Hosanna is the Greek transliteration of the Hebrew hoshia-na, from yasha (to save) and na (please, now — the particle of urgent request). It appears in Psalm 118:25 as a direct petition: "Save now, I beseech thee, O LORD." By the first century, hosanna had acquired a liturgical use in Passover celebration, specifically in the Hallel psalms sung during the feast. But its liturgical familiarity hadn't erased its literal meaning — and shouting it at a man entering Jerusalem on Passover week while waving military symbols was not ambiguous. The crowd wanted rescue from Rome. The disciples also expected it — even after the resurrection, in Acts 1:6, they asked: "Lord, wilt thou at this time restore again the kingdom to Israel?"

Luke 19:41-44 adds a detail the other gospels don't include: as Jesus approached the city, he wept over it.
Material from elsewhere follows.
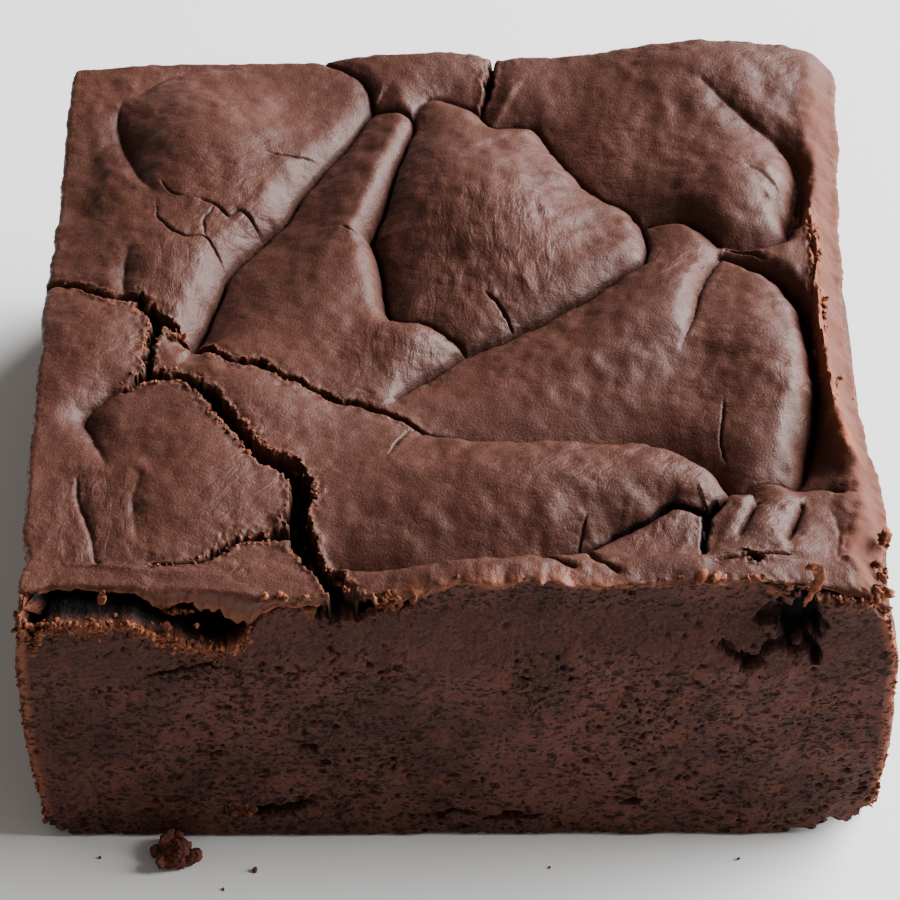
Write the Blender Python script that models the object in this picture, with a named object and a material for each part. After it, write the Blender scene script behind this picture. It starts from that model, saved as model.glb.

Not over the opposition of the Pharisees. Not over his own coming death. He wept over Jerusalem, saying "If thou hadst known, even thou, at least in this thy day, the things which belong unto thy peace! but now they are hid from thine eyes." He was entering to shouts of liberation, weeping because they didn't understand what liberation was going to look like. The crowd wanted Barabbas's story — an insurrectionist freed, an occupying power defeated. Within five days, they would literally choose Barabbas over the one they had cheered. The two choices were not contradictory. They were the same choice, twice.